Updated: Apr 1
My dad, the late Jack Hagerty, had a hard-and-fast rule about buying a car: Never buy a car that costs more than half your yearly salary. I've lived by that rule and it has served me well.
Anybody know where I can get a gig that pays $286,480 that starts before 11:00 a.m. tomorrow?
Okay, I know you're not reading this until mid-September. But I'm writing this while the S580 is still in my driveway. They don't come get it until tomorrow between 11 and noon, so if I can just land that gig...
Driving 104 cars a year carries with it some occupational hazards. You like some cars, you love some others. Some you're happy to swap for the next one after seven days. What you try to avoid is "can't live without", especially on the ones you can't afford. And I don't make $286,480 a year, so...
Why this car? I think a lot of it has to do with the element of surprise. I've been driving a fair number of Mercedes-Benzes the past year and a half. I think I know what to expect when it's time to introduce the new generation of a model. The new S-Class managed to meet, exceed and turn upside down a few of those expectations.
Fundamentals first. Under the hood is a 4.0-liter bi-turbo V8 engine with EQ Boost---a system of integrated starter-generators and a 48-volt electrical system.
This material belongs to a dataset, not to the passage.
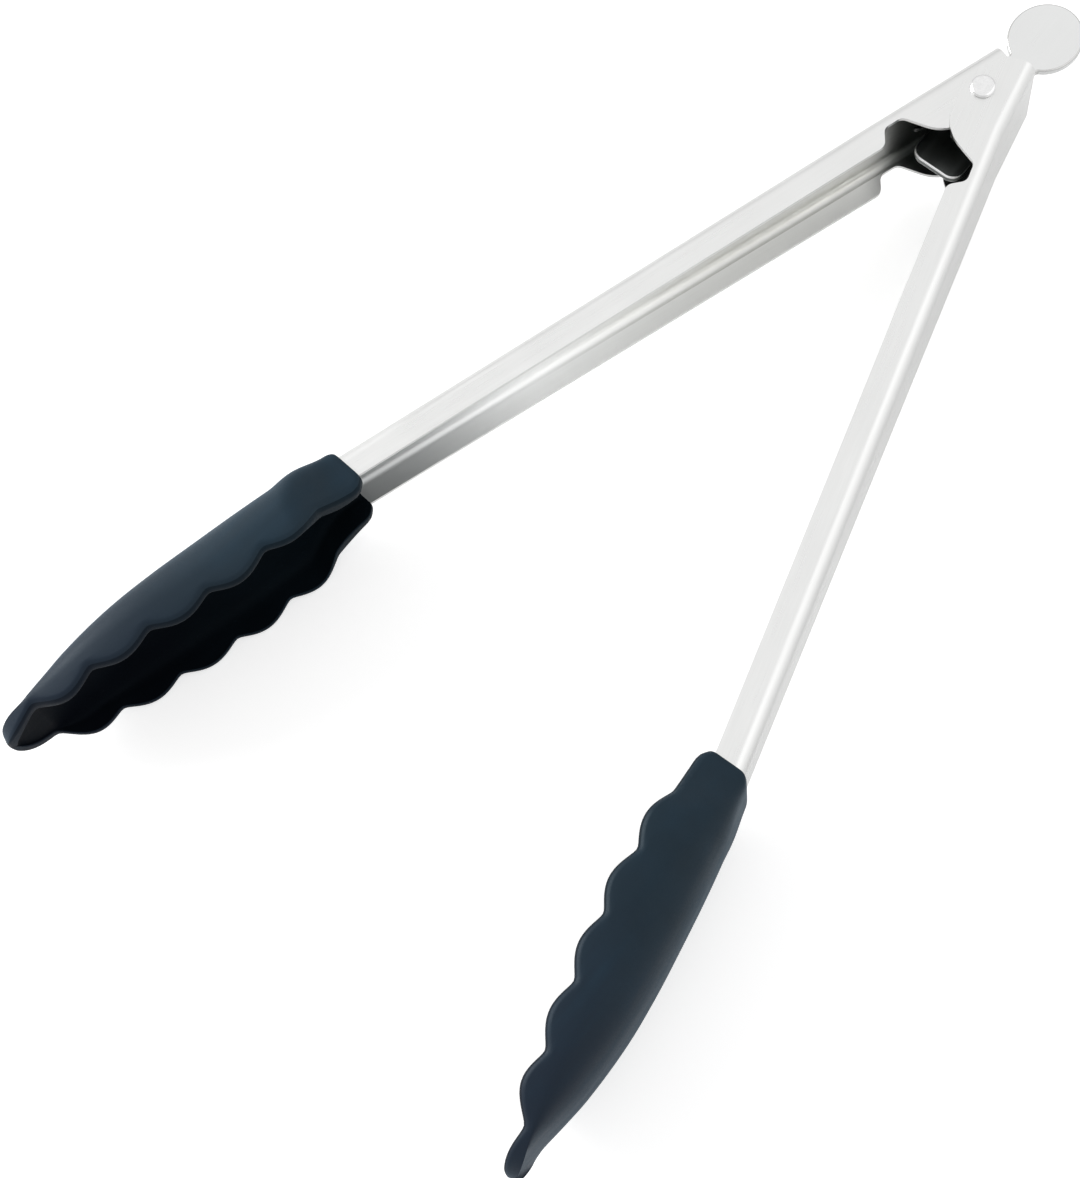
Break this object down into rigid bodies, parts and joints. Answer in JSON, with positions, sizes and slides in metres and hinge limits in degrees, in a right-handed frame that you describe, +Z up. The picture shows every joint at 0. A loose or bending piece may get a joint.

It lends an extra 21 hp and 184 lb.-ft. of torque, giving the S580 a total of 496 horsepower and 516 pounds per foot of torque.
Yeah, that's a chunk. And it shows up rightnow when you put your right foot to the floor. Zero to 60 is 4.4 seconds. Think about that for a second. This is a huge sedan. It weighs 4,775 pounds. And it just freaking flies.
The transmission is a nine-speed 9G-TRONIC automatic. The EPA fuel economy average is 17 city/25 highway. In a vacuum, those aren't special numbers. But again---it's a 4,775 pound sedan capable of 0-60 in 4.4. With that context, it's pretty damn remarkable. I put 259 miles of city street, urban freeway and Sacramento Valley backroad driving on it and averaged 22.7 miles per gallon. I'm handing it back (*sob*) with a bit more than half a tank left.
The AIRMATIC air suspension provides a cloud-like ride, but not at the expense of control. Even leaving the drive mode in "Comfort", the handling capability is remarkable.
I never get time in the back seat. With vehicles like the Maybach GLS 600 and the 2021 Mercedes-Benz S580, it's clear I'm missing out. Limo-like legroom and creature comforts like pillows attached to the headrests.
Fortunately, the pillows are up front as well. I'd have never even thought to do this, but it's brilliant.
In the new S-Class, Mercedes has also chosen a different path from the cabin-width screens in other models, going for a 12.3-inch OLED screen for the instrument cluster and a 12.8-inch, more vertically-oriented center screen for what amount to a dizzying array of functions, both standard and available.
The base price of the 2021 Mercedes-Benz S580 is $116,300. The window sticker is at the end of this review, so you can see for yourself, but among the standard equipment highlights at that price are power multicontour front seats with lumbar, memory and massage, active ambient lighting, infrared-reflecting laminated glass, MBUX with navigation and "Hey, Mercedes" (a digital assistant not unlike Siri or Alexa), a panoramic roof, wireless charging, the AirBalance cabin fragrance system and a Burmester audio system with online music streaming.
Our tester came with $26,070 in extra-cost options. Again, I'll refer you to the window sticker at the end of this review for all the details, but let's talk about some highlights, starting with the 30-speaker Burmester High-End 4D Surround Sound system. $6,730 is a lot of money for an audio system---but this is, without question, the best audio system I've heard in a vehicle. Reproduction, power, the ability to tailor the sound----it's just stunning.
The Burmester surround system also plays into the Energizing Comfort system that's part of the $3,800 Warmth and Comfort Package. There are five settings with distinct lighting and sound that fold in seat massage, heating and/or cooling. It seems gimmicky until you relax into each ten-minute cycle. I'm hooked.
The black exclusive Nappa leather interior is $3,110. And the flowing line piano lacquer trim adds $1,300.
All told, with $1,050 destination and delivery, the as-tested price of the 2021 Mercedes-Benz S580, as I said at the beginning, is $143,240.
There was a time when the Mercedes S-Class was the finest full-size luxury sedan on the planet. Twenty years ago, M-B made the mistake of overreacting to Lexus' success, and it's spent the past two generations bringing itself back in a world that's growing colder to sedans.
The world will do whatever the world wants. But with the 2021 S580, Mercedes has done what it made its name doing---building the absolute finest motorcar. To a standard, not a price.